● What to do
Go through the lines below. Copy those with "where".

● Dataset entries
+ + + + + + +

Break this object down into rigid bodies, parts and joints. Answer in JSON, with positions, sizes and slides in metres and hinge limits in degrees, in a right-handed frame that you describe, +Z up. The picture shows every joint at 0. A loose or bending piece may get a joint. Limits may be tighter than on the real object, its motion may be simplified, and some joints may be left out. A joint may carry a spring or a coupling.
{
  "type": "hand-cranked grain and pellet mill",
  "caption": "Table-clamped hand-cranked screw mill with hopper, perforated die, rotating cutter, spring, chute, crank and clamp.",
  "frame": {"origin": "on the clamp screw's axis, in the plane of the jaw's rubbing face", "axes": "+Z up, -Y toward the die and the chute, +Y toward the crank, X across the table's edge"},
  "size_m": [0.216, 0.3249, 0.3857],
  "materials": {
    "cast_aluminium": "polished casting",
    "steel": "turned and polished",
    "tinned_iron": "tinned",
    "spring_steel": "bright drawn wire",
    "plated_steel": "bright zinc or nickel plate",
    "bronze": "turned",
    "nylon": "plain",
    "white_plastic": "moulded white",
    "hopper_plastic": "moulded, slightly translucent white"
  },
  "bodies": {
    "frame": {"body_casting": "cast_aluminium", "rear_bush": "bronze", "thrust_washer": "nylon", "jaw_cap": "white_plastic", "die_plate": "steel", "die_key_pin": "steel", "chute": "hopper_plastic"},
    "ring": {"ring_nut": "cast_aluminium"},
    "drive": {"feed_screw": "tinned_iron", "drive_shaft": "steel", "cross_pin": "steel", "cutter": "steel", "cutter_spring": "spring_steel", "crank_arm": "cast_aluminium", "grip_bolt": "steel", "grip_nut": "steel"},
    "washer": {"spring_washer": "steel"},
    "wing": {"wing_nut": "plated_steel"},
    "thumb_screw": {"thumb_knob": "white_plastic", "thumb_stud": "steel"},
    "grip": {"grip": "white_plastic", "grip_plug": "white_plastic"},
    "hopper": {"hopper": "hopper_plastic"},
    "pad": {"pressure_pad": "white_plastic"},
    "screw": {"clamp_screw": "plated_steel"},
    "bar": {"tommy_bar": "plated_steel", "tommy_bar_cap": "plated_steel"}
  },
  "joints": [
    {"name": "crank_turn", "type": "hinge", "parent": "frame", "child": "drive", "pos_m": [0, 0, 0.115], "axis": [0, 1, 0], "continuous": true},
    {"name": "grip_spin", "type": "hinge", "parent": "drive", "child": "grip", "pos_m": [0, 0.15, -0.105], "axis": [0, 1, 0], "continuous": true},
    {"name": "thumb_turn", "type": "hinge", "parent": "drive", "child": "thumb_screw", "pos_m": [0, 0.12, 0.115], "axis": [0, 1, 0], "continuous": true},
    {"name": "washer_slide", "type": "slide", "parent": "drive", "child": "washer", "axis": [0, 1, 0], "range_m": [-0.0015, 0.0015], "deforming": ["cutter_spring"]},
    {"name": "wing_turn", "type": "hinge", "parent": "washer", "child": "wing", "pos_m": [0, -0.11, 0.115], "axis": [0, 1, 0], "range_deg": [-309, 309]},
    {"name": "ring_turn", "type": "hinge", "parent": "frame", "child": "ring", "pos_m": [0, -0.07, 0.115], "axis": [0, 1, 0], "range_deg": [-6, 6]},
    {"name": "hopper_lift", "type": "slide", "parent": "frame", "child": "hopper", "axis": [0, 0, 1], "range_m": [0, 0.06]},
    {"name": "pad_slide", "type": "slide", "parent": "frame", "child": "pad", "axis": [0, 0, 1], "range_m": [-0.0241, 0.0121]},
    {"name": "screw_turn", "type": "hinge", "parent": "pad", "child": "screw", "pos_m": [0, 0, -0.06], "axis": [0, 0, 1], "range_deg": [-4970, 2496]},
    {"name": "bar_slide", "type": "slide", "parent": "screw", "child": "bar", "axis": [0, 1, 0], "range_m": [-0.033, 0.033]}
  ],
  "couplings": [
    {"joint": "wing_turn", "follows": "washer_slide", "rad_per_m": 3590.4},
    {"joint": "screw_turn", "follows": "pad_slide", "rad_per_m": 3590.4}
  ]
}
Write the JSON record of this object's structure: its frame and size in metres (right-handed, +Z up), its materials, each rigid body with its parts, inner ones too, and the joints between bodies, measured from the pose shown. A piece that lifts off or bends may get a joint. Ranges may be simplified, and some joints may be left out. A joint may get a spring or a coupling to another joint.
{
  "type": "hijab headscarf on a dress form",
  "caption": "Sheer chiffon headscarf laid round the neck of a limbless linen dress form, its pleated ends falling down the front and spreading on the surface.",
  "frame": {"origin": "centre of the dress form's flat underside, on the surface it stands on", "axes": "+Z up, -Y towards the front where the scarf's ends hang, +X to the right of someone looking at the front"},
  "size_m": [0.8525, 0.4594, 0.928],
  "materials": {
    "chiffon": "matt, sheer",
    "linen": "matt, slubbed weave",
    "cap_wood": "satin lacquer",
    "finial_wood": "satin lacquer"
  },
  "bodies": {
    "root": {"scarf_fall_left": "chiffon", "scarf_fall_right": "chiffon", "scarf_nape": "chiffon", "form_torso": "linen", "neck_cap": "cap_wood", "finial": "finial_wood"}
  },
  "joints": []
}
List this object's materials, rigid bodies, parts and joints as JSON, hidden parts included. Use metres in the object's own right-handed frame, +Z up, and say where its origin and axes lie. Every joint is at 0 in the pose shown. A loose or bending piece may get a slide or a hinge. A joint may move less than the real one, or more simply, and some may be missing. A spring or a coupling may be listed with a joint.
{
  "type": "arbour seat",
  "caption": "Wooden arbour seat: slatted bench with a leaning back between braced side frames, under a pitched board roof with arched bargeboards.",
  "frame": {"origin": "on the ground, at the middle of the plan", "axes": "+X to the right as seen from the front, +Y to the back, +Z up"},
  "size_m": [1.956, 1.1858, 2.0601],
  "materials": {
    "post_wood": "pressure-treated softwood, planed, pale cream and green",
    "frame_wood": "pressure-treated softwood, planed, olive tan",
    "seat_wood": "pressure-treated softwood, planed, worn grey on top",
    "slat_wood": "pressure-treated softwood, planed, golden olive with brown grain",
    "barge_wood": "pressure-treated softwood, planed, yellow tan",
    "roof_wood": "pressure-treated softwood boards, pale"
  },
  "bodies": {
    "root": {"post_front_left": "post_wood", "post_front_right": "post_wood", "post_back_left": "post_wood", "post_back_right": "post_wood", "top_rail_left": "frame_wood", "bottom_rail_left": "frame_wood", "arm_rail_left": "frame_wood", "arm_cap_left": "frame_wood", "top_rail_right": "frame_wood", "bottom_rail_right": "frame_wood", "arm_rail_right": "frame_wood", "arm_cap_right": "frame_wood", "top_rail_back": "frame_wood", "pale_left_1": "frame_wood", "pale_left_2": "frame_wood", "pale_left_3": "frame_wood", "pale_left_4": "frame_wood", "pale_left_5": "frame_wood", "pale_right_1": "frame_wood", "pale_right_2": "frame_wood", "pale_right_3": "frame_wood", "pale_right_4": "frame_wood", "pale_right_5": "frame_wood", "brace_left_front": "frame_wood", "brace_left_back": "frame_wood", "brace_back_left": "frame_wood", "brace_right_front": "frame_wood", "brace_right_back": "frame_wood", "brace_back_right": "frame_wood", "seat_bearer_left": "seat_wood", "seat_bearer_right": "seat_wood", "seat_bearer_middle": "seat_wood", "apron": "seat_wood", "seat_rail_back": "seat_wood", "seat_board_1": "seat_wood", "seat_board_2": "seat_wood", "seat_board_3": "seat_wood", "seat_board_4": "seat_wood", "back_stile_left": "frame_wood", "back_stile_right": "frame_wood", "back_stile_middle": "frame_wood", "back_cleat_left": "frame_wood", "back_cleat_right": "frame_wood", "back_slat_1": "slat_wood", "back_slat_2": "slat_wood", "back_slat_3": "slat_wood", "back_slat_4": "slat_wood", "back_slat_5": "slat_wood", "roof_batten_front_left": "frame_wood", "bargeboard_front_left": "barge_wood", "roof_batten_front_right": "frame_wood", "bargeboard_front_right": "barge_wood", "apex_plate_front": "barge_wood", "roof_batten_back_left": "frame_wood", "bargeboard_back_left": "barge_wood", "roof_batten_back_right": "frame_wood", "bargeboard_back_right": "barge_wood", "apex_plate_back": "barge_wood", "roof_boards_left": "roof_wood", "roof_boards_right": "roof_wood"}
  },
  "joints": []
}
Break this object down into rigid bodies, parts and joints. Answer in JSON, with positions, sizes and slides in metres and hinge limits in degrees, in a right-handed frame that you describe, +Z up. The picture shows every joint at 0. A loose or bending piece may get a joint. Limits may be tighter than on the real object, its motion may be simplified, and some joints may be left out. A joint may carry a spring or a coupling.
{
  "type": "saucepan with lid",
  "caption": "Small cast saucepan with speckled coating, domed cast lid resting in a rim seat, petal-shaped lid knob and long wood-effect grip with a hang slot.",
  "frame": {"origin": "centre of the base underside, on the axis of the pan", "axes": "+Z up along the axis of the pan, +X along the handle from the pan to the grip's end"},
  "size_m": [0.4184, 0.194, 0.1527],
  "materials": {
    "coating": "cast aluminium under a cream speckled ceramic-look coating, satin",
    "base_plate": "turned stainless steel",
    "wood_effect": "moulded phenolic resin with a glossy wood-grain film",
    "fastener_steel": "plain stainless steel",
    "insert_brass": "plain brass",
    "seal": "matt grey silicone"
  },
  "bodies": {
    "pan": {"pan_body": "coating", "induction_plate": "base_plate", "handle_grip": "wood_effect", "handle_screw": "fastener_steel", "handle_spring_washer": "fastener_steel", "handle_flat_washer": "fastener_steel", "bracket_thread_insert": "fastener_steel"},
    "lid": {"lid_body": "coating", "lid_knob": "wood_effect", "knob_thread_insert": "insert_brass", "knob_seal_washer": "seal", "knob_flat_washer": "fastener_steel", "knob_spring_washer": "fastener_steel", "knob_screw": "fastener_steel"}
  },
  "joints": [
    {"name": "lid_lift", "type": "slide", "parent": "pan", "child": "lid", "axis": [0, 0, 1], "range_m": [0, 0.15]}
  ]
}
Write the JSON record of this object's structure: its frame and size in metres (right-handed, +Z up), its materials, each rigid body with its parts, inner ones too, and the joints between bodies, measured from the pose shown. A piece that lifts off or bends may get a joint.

+ + + + + + +

● Problem solution
  "frame": {"origin": "centre of the dress form's flat underside, on the surface it stands on", "axes": "+Z up, -Y towards the front where the scarf's ends hang, +X to the right of someone looking at the front"},
List this object's materials, rigid bodies, parts and joints as JSON, hidden parts included. Use metres in the object's own right-handed frame, +Z up, and say where its origin and axes lie. Every joint is at 0 in the pose shown. A loose or bending piece may get a slide or a hinge. A joint may move less than the real one, or more simply, and some may be missing. A spring or a coupling may be listed with a joint.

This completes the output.